1) Remove features with low -variance
The first feature elimination method which we could use is to remove features with low variance. The thinking behind this is that features which have low variance, i.e. features which mostly remain at the same level across different observations, should not ideally be responsible for differing responses in the observations.
Select X as the set of all features, and Y as the repsonse variable. Here, the response variable Y is class.
X = df_diabetes[['preg', 'plas', 'pres', 'skin', 'test', 'mass', 'pedi', 'age']]
Y = df_diabetes['class']
We now create a VarianceThreshold object of Sklearn, with a variance threshold of 0.3 (i.e. remove features with variance less than 30%). Next we fit the VarianceThreshold object with the response variable X and the feature matrix Y.
from sklearn.feature_selection import VarianceThreshold
var = VarianceThreshold(threshold=0.3)
var = var.fit(X,Y)
With the .get_support method of sklearn classification objects we see that the feature with index 6 in the feature matrix has been eliminated.
cols = var.get_support(indices=True)
cols
#Output
array([0, 1, 2, 3, 4, 5, 7], dtype=int64)
If we now look at the feature names, we see that the feature "pedi" has been eliminated from the feature matrix.

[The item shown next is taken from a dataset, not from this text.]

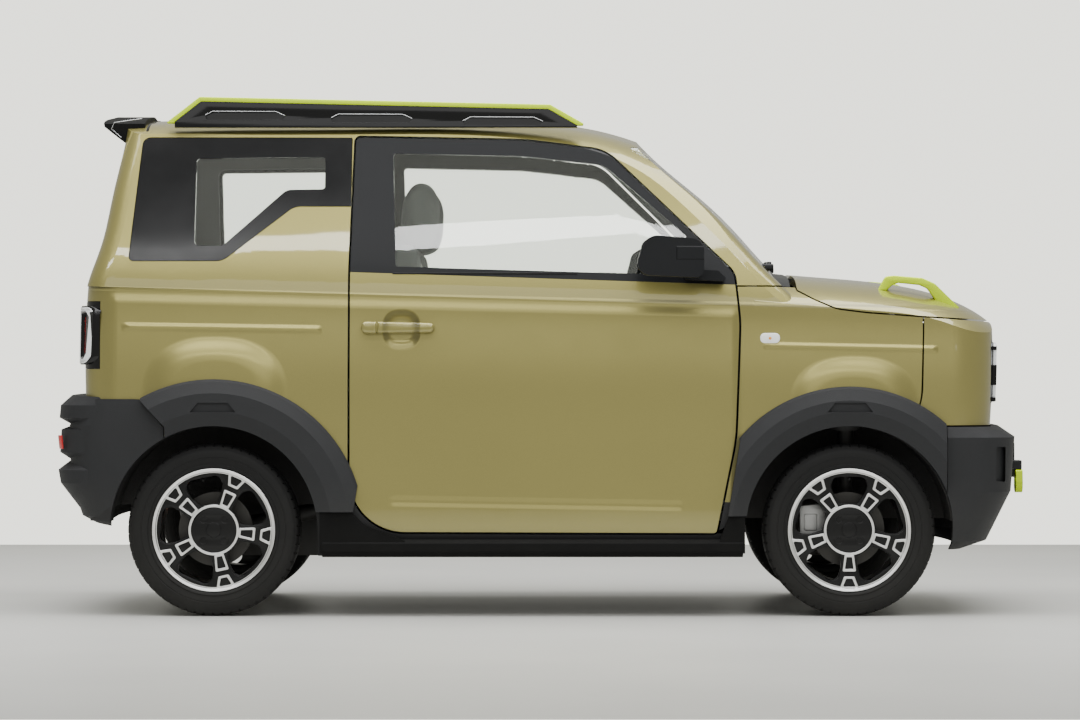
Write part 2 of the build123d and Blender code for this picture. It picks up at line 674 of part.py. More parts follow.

features = X.columns[cols]
features
#Output
Index(['preg', 'plas', 'pres', 'skin', 'test', 'mass', 'age'], dtype='object')
2) Remove features which are not correlated with the response variable
For this we could use the Pearson correlation to find the features which have some degree of correlation with the response variable. It is however to be noted that although a feature may not be correlated with the response variable, it may still interact with some other variables such that the interaction of the variables helps explain the response. Strictly speaking, eliminating un-correlated variables only makes sense, if the variables are independent of all other variables. Another caveat is that one variable may show low correlation with the response, because this variable has been confounded by another variable. So, removing variables based on uni-variate correlations should only be performed, when it has been clearly proven that adding the variable doesn't have a significant improvement in model performance.
In our example, we can calculate the correlations and visualize as below. Note that we are using the matplotib and seaborn libraries for plotting the correlation matrix as a heat-map. So install these libraries beforehand:
import seaborn as sns
import matplotlib.pyplot as plt
plt.figure(figsize=(12,12))
cor = df_diabetes.corr()
sns.heatmap(cor, annot=True, cmap=plt.cm.Reds)
plt.show()
The heat map would look like below:
To automate this method we can create a filter to select only those features which have a correlation coefficient above a threshold (just like the variance threshold). In our case we use a threshold of 10%. The code for the filter would look like below:
# Consider correlations only with the target variable
cor_target = abs(cor['class'])
#Select correlations with a correlation above a threshold
features = cor_target[cor_target>0.1]
features
The selected features produced with the above code are shown with their correlation coefficients.
preg 0.221898
plas 0.466581
test 0.130548
mass 0.292695
pedi 0.173844
age 0.238356
class 1.000000
Name: class, dtype: float64
You can then use the features.index method to extract the selected feature column names, which you can later use on the data frame to create the feature matrix of the selected features.
features.index
#Output
Index(['preg', 'plas', 'test', 'mass', 'pedi', 'age', 'class'], dtype='object')
3) K-Best Fit
As per sklearn this method removes all but the k highest scoring features. The score is based on uni-variate statistical tests. Here, in the example below we use the ChiSquare scoring function.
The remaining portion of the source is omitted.